I need to get going. I miss the blog, but at the same time I feel like I need to focus on making some projects that don't involve my family. I'm really excited about some of the jobs that are coming up, and I'm in the process of finally putting an official business together for myself. I have been operating without a portfolio or resume for far too long, and feel like I am screwing up bigger chances, and missing opportunities by not being professional. I think the fear to start my business was because I couldn't stomach the thought of it failing. Crazy to think that way I know, I am working on it.
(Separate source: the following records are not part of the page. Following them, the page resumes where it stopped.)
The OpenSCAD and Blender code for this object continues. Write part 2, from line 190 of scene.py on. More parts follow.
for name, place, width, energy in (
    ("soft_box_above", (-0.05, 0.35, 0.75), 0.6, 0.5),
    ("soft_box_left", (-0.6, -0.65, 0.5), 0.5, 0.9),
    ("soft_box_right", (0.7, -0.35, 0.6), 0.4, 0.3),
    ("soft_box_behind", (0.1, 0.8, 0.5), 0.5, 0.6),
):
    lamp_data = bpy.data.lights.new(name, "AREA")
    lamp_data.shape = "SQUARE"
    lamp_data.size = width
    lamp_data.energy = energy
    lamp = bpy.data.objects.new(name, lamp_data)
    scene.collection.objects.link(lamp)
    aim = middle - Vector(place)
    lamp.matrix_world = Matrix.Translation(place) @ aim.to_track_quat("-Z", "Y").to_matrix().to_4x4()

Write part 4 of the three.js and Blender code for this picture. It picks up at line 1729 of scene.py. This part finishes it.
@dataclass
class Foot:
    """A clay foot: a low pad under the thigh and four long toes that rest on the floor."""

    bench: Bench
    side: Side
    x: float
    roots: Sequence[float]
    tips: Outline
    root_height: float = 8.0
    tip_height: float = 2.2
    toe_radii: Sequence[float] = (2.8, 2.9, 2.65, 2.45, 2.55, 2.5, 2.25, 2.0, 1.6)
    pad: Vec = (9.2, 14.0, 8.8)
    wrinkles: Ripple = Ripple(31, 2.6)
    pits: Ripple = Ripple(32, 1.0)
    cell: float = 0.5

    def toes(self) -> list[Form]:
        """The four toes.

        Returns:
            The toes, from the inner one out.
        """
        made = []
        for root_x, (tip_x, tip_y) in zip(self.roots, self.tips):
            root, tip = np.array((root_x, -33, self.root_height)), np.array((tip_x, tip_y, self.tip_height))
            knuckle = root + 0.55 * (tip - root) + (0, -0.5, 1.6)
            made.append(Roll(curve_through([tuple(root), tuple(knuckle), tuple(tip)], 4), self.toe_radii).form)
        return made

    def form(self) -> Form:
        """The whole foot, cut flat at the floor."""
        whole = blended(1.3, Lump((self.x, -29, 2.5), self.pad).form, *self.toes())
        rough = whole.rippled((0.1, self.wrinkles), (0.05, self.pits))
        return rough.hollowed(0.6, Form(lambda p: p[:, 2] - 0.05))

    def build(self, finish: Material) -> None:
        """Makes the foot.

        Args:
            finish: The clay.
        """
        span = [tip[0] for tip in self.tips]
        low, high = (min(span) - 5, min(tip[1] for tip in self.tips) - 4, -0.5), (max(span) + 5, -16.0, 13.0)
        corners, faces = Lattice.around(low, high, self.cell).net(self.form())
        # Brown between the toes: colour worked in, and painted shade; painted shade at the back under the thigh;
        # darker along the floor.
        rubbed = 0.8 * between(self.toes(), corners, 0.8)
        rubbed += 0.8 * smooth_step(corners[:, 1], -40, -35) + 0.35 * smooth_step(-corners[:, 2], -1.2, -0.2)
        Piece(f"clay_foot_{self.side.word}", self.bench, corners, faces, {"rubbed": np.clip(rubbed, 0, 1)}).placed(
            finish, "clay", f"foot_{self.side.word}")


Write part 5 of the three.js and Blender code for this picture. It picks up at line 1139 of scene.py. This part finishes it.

So I will be launching "Panic Room Pictures" in the next month or so, and will finally stop hiding from the fear. I had a business when Cole and I first got together and it failed when the big financial meltdown hit. In my head, I figured if I didn't have a business, then how could it fail? Genius. Ugh.
I will drop in soon and say hi and post some pictures from the Mothers Day trip. No banana hammock shots or anything, nobody needs to ever see that. To you Mothers out there that read here, I hope you have a great weekend and get spoiled rotten, you deserve it. Soak it up this weekend. Happy Mothers Day.